The most important aid you need in your riding isn’t legs or hands. It’s a steady, consistent position in the saddle that doesn’t disrupt the horse’s balance and doesn’t distract from any other way you are trying to communicate.
If you bounce in the saddle, your legs and hands constantly flail at the horse’s sides and mouth, and therefore he can’t distinguish between accidental kicks and pulls and the signals you intend.
In considering the three elements of position — legs, posture and hands — a steady seat is the hardest to maintain. It’s easy to tell when your legs and hands aren’t getting the job done, although you may not be able to figure out why. But in your mind’s eye, you envision all those beautiful pictures in magazines and books, tall and elegant. It somehow comes as a surprise when your instructor shouts at you to get your head up, or you get photos back from a show that reveal a roached back, or the arena mirror shows you leaning over the pommel.
Whole books have been written on the subject of rider position, and we can’t try to duplicate that information here, any more than we can use words to substitute for those necessary hours spent on a longe line. But we can give you some ideas to consider in evaluating your posture in the saddle and its effectiveness.
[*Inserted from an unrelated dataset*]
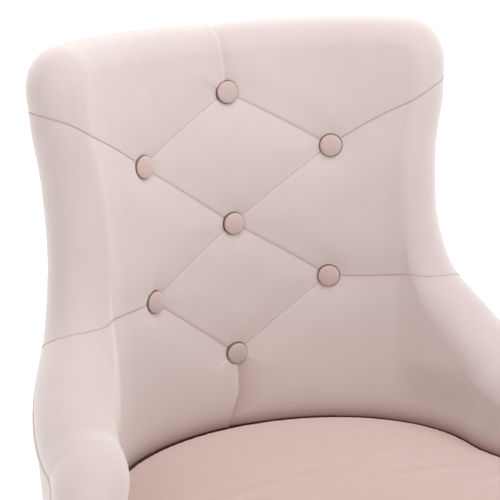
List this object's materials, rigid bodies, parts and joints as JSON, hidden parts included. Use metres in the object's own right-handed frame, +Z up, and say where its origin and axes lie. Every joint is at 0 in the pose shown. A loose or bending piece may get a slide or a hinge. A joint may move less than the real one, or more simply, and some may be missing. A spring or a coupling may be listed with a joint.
{
  "type": "hydraulic styling chair",
  "caption": "Button-tufted velvet tub chair that swivels and lifts on a round-based foot-pumped column, with a plate footrest.",
  "frame": {"origin": "on the floor, on the axis of the pump and its round base", "axes": "+Z up, the sitter faces -Y; the upholstery is symmetric about the YZ plane"},
  "size_m": [0.6638, 0.7488, 0.9845],
  "materials": {
    "velvet": "blush velvet, short pile",
    "velvet_seat": "blush velvet, short pile, seat",
    "velvet_outside": "blush velvet, short pile, outside",
    "piping": "velvet over cord",
    "covered_button": "velvet over a metal shell",
    "foam": "open-cell foam",
    "webbing": "woven elastic webbing",
    "dust_cloth": "non-woven cloth",
    "plywood": "bare birch plywood",
    "chrome": "polished chrome plate",
    "steel": "machined steel",
    "zinc": "zinc-plated steel",
    "casting": "satin black enamel on cast iron",
    "bronze": "bearing bronze",
    "rubber": "moulded rubber"
  },
  "bodies": {
    "base": {"floor_pad": "rubber", "base_plate": "steel", "base_cover": "chrome", "pump_casting": "casting", "base_bolts": "zinc", "base_nuts": "zinc", "pump_shroud": "chrome", "cylinder_sleeve": "steel", "gland_nut": "steel", "gland_bush": "bronze", "wiper_seal": "rubber", "lever_pin": "zinc", "oil_plug": "zinc", "plunger_spring": "steel"},
    "pedal": {"pump_lever": "chrome", "pedal_pad": "rubber"},
    "plunger": {"pump_plunger": "steel"},
    "lift": {"piston_head": "steel", "piston_seals": "rubber", "thrust_race_lower": "steel", "thrust_balls": "steel"},
    "seat": {"thrust_race_upper": "steel", "lift_ram": "chrome", "seat_hub": "casting", "hub_screws": "zinc", "mounting_plate": "casting", "plate_bolts": "zinc", "t_nuts": "zinc", "bottom_board": "plywood", "seat_ring": "plywood", "seat_webbing": "webbing", "seat_foam": "foam", "seat_cover": "velvet_seat", "front_border": "velvet_outside", "dust_cover": "dust_cloth", "back_frame": "plywood", "frame_screws": "zinc", "inside_foam": "foam", "inside_cover": "velvet", "outside_foam": "foam", "outside_cover": "velvet_outside", "rim_welt": "piping", "tufting_buttons": "covered_button", "button_ties": "zinc", "footrest_frame": "chrome", "footrest_brackets": "casting", "footrest_bolts": "zinc", "foot_plate": "chrome", "foot_plate_treads": "rubber", "foot_plate_screws": "zinc", "tube_caps": "rubber"}
  },
  "joints": [
    {"name": "lift", "type": "slide", "parent": "base", "child": "lift", "axis": [0, 0, 1], "range_m": [0, 0.15]},
    {"name": "swivel", "type": "hinge", "parent": "lift", "child": "seat", "pos_m": [0, 0, 0.079], "axis": [0, 0, 1], "continuous": true},
    {"name": "pedal", "type": "hinge", "parent": "base", "child": "pedal", "pos_m": [0, 0.064, 0.092], "axis": [-1, 0, 0], "range_deg": [-12, 13]},
    {"name": "plunger", "type": "slide", "parent": "base", "child": "plunger", "axis": [0, 0, -1], "range_m": [-0.006, 0.0065], "deforming": ["plunger_spring"]}
  ],
  "couplings": [
    {"joint": "plunger", "follows": "pedal", "m_per_rad": 0.027}
  ]
}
The first, and perhaps most important, is that you can’t force your seat to be steady. In fact, the more you try to will your seat to be still, the more it will bounce, because the horse’s back isn’t still. Your waist and hips must follow the motion of the horse’s back to a differing degree in all three gaits.
The gait with the most swing for the rider should be the walk, followed by the canter. The least swing, and the greatest potential for bouncing, is the trot. You can test the amount of follow-though in your hips by whether your horse remains comfortably in each gait, without anticipating a transition, by:
• If you’re walking and you stop the motion in your hips, your horse may anticipate either a halt or a trot.
• If you’re sitting the trot and you slide your hips more under your seat, your horse may anticipate a canter or a walk.
• If you’re sitting down in the canter (not in two-point) and you stop your hips from following the motion, your horse will break.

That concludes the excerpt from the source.